Your task is to restate the data word for word.
*****
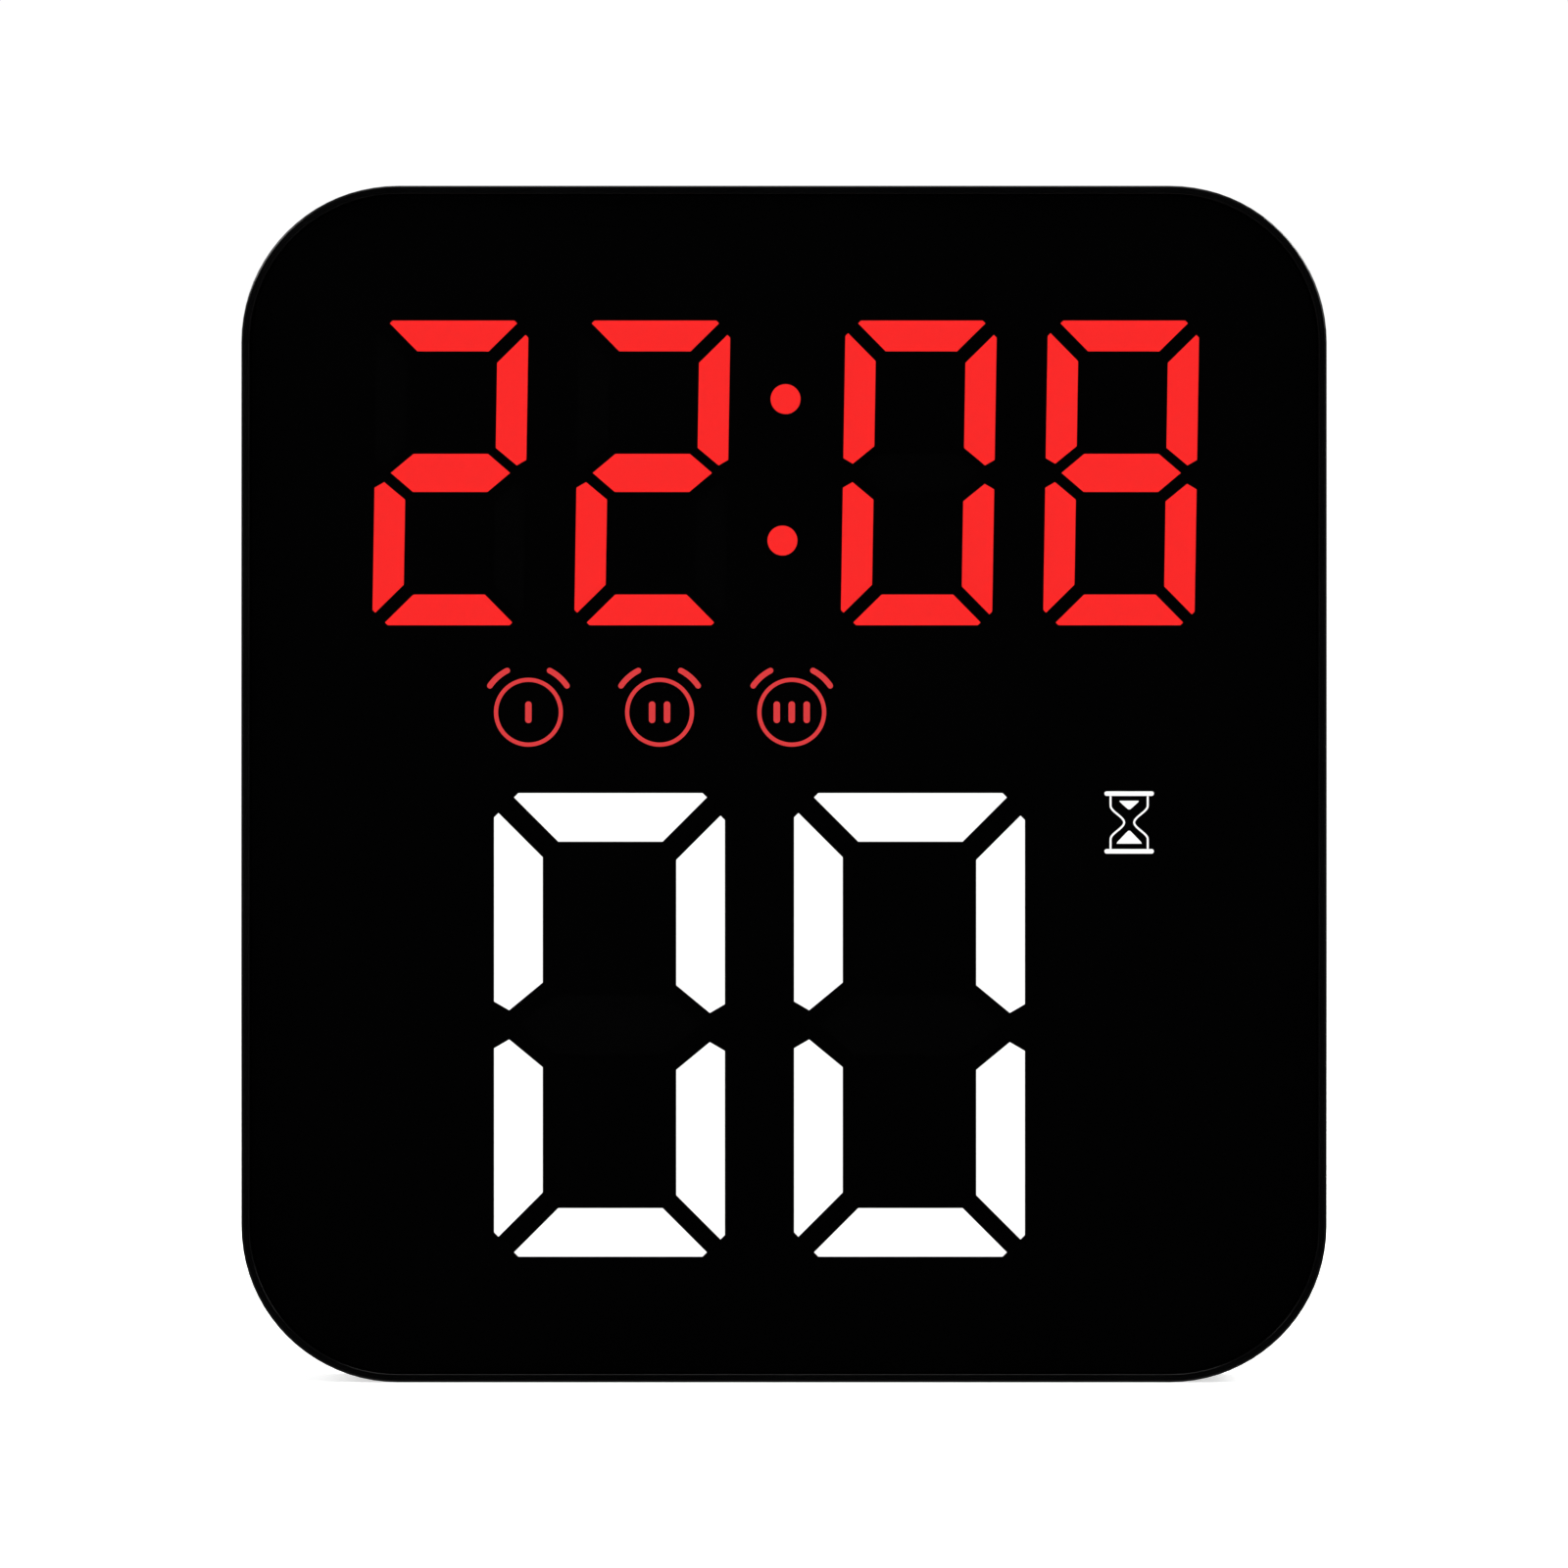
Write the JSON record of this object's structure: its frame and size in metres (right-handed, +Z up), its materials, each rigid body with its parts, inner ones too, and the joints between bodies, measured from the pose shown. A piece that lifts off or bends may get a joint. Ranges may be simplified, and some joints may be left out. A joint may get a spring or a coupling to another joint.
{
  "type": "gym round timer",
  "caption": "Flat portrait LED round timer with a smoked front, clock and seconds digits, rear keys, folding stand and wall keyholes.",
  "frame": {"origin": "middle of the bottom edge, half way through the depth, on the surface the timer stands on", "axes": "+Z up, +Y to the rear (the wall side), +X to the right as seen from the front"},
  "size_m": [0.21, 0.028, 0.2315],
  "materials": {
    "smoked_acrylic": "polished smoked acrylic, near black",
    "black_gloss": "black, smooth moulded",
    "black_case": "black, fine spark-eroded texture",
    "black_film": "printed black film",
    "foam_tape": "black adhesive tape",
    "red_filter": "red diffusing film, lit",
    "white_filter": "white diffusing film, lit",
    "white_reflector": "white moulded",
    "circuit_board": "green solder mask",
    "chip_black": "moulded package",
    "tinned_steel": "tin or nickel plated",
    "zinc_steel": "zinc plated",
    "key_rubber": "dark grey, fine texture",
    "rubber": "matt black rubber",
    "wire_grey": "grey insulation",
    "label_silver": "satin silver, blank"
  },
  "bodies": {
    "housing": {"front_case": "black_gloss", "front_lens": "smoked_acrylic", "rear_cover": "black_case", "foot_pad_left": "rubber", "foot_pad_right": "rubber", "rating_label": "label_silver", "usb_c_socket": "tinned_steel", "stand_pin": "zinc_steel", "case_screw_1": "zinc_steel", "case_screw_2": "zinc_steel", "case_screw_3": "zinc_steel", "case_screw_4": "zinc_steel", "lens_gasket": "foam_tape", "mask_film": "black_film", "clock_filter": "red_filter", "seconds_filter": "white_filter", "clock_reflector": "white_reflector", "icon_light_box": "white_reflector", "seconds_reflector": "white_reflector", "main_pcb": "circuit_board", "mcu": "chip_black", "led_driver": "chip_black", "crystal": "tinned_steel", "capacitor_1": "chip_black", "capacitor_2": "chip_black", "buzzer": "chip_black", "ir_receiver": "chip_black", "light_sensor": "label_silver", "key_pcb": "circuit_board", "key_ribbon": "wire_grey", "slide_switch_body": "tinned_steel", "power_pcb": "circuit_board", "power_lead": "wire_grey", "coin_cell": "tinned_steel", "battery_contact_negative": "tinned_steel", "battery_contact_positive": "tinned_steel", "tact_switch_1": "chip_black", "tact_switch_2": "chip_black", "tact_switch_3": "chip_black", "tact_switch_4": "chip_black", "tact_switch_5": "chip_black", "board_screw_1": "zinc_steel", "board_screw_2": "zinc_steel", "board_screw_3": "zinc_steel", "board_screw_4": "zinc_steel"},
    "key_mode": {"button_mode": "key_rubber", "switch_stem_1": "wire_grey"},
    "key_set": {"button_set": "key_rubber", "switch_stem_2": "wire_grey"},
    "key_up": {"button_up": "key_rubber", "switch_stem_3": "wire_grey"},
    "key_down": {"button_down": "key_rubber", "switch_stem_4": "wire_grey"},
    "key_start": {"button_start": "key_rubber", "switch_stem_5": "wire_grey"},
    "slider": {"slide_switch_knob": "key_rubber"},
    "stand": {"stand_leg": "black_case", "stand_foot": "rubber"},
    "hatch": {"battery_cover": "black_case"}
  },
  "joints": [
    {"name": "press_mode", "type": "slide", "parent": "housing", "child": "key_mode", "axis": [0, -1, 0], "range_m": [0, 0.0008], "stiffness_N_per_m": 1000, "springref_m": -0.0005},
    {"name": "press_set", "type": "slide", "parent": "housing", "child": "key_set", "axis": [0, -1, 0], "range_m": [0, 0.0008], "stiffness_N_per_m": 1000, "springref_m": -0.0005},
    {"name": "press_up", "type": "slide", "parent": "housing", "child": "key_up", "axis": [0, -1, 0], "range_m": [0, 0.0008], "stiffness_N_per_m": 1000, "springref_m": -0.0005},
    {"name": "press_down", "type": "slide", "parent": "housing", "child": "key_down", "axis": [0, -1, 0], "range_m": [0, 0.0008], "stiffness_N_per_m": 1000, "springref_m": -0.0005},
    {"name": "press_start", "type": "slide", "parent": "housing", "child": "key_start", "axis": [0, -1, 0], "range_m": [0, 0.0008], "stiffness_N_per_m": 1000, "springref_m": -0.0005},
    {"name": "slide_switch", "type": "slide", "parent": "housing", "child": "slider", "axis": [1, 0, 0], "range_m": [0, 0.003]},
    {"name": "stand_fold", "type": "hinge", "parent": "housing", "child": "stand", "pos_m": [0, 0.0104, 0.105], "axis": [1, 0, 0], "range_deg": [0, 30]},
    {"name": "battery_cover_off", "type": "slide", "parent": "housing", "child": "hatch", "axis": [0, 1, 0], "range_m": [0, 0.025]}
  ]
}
*****
→ **Correct output**
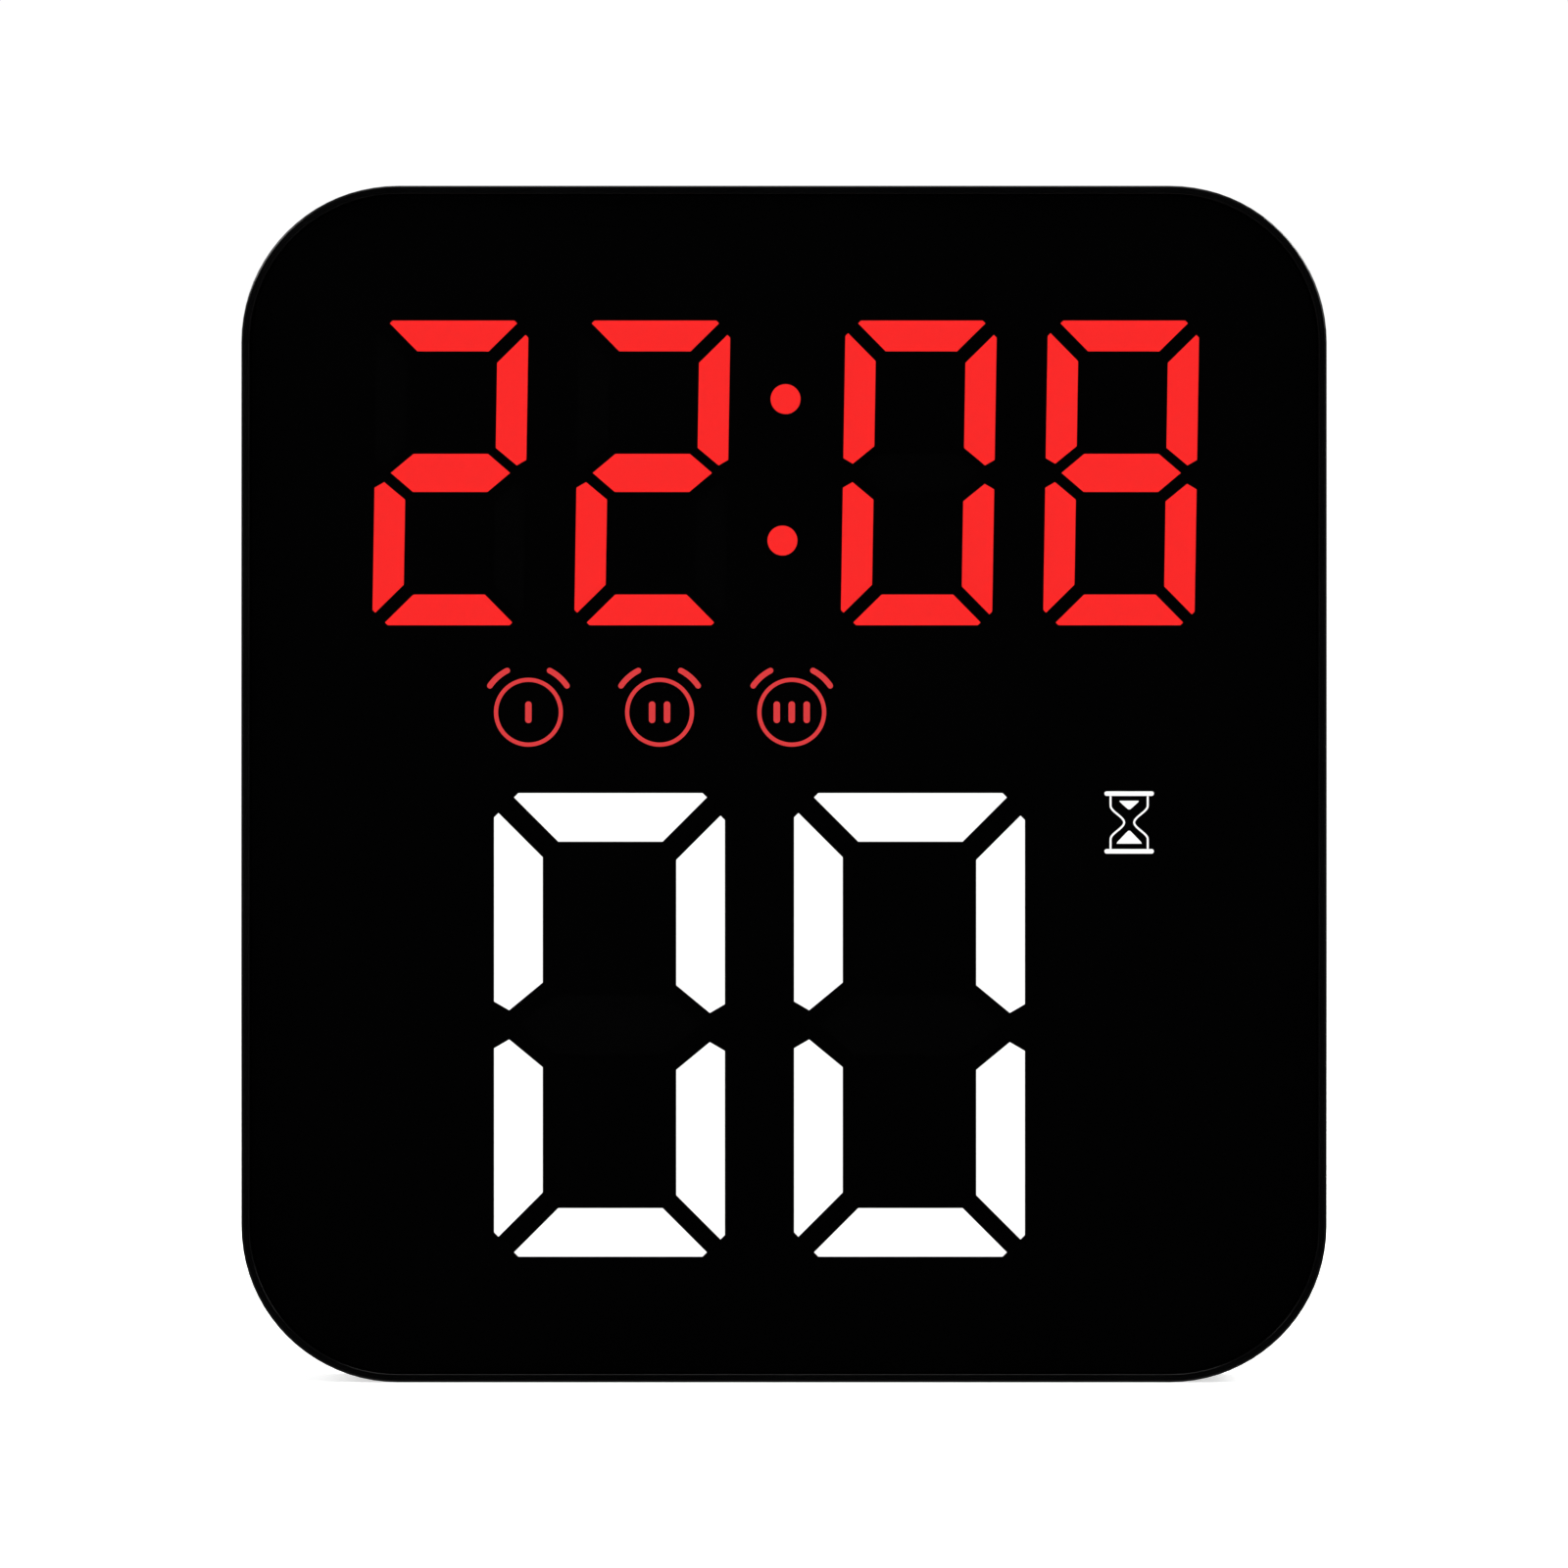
Write the JSON record of this object's structure: its frame and size in metres (right-handed, +Z up), its materials, each rigid body with its parts, inner ones too, and the joints between bodies, measured from the pose shown. A piece that lifts off or bends may get a joint. Ranges may be simplified, and some joints may be left out. A joint may get a spring or a coupling to another joint.
{
  "type": "gym round timer",
  "caption": "Flat portrait LED round timer with a smoked front, clock and seconds digits, rear keys, folding stand and wall keyholes.",
  "frame": {"origin": "middle of the bottom edge, half way through the depth, on the surface the timer stands on", "axes": "+Z up, +Y to the rear (the wall side), +X to the right as seen from the front"},
  "size_m": [0.21, 0.028, 0.2315],
  "materials": {
    "smoked_acrylic": "polished smoked acrylic, near black",
    "black_gloss": "black, smooth moulded",
    "black_case": "black, fine spark-eroded texture",
    "black_film": "printed black film",
    "foam_tape": "black adhesive tape",
    "red_filter": "red diffusing film, lit",
    "white_filter": "white diffusing film, lit",
    "white_reflector": "white moulded",
    "circuit_board": "green solder mask",
    "chip_black": "moulded package",
    "tinned_steel": "tin or nickel plated",
    "zinc_steel": "zinc plated",
    "key_rubber": "dark grey, fine texture",
    "rubber": "matt black rubber",
    "wire_grey": "grey insulation",
    "label_silver": "satin silver, blank"
  },
  "bodies": {
    "housing": {"front_case": "black_gloss", "front_lens": "smoked_acrylic", "rear_cover": "black_case", "foot_pad_left": "rubber", "foot_pad_right": "rubber", "rating_label": "label_silver", "usb_c_socket": "tinned_steel", "stand_pin": "zinc_steel", "case_screw_1": "zinc_steel", "case_screw_2": "zinc_steel", "case_screw_3": "zinc_steel", "case_screw_4": "zinc_steel", "lens_gasket": "foam_tape", "mask_film": "black_film", "clock_filter": "red_filter", "seconds_filter": "white_filter", "clock_reflector": "white_reflector", "icon_light_box": "white_reflector", "seconds_reflector": "white_reflector", "main_pcb": "circuit_board", "mcu": "chip_black", "led_driver": "chip_black", "crystal": "tinned_steel", "capacitor_1": "chip_black", "capacitor_2": "chip_black", "buzzer": "chip_black", "ir_receiver": "chip_black", "light_sensor": "label_silver", "key_pcb": "circuit_board", "key_ribbon": "wire_grey", "slide_switch_body": "tinned_steel", "power_pcb": "circuit_board", "power_lead": "wire_grey", "coin_cell": "tinned_steel", "battery_contact_negative": "tinned_steel", "battery_contact_positive": "tinned_steel", "tact_switch_1": "chip_black", "tact_switch_2": "chip_black", "tact_switch_3": "chip_black", "tact_switch_4": "chip_black", "tact_switch_5": "chip_black", "board_screw_1": "zinc_steel", "board_screw_2": "zinc_steel", "board_screw_3": "zinc_steel", "board_screw_4": "zinc_steel"},
    "key_mode": {"button_mode": "key_rubber", "switch_stem_1": "wire_grey"},
    "key_set": {"button_set": "key_rubber", "switch_stem_2": "wire_grey"},
    "key_up": {"button_up": "key_rubber", "switch_stem_3": "wire_grey"},
    "key_down": {"button_down": "key_rubber", "switch_stem_4": "wire_grey"},
    "key_start": {"button_start": "key_rubber", "switch_stem_5": "wire_grey"},
    "slider": {"slide_switch_knob": "key_rubber"},
    "stand": {"stand_leg": "black_case", "stand_foot": "rubber"},
    "hatch": {"battery_cover": "black_case"}
  },
  "joints": [
    {"name": "press_mode", "type": "slide", "parent": "housing", "child": "key_mode", "axis": [0, -1, 0], "range_m": [0, 0.0008], "stiffness_N_per_m": 1000, "springref_m": -0.0005},
    {"name": "press_set", "type": "slide", "parent": "housing", "child": "key_set", "axis": [0, -1, 0], "range_m": [0, 0.0008], "stiffness_N_per_m": 1000, "springref_m": -0.0005},
    {"name": "press_up", "type": "slide", "parent": "housing", "child": "key_up", "axis": [0, -1, 0], "range_m": [0, 0.0008], "stiffness_N_per_m": 1000, "springref_m": -0.0005},
    {"name": "press_down", "type": "slide", "parent": "housing", "child": "key_down", "axis": [0, -1, 0], "range_m": [0, 0.0008], "stiffness_N_per_m": 1000, "springref_m": -0.0005},
    {"name": "press_start", "type": "slide", "parent": "housing", "child": "key_start", "axis": [0, -1, 0], "range_m": [0, 0.0008], "stiffness_N_per_m": 1000, "springref_m": -0.0005},
    {"name": "slide_switch", "type": "slide", "parent": "housing", "child": "slider", "axis": [1, 0, 0], "range_m": [0, 0.003]},
    {"name": "stand_fold", "type": "hinge", "parent": "housing", "child": "stand", "pos_m": [0, 0.0104, 0.105], "axis": [1, 0, 0], "range_deg": [0, 30]},
    {"name": "battery_cover_off", "type": "slide", "parent": "housing", "child": "hatch", "axis": [0, 1, 0], "range_m": [0, 0.025]}
  ]
}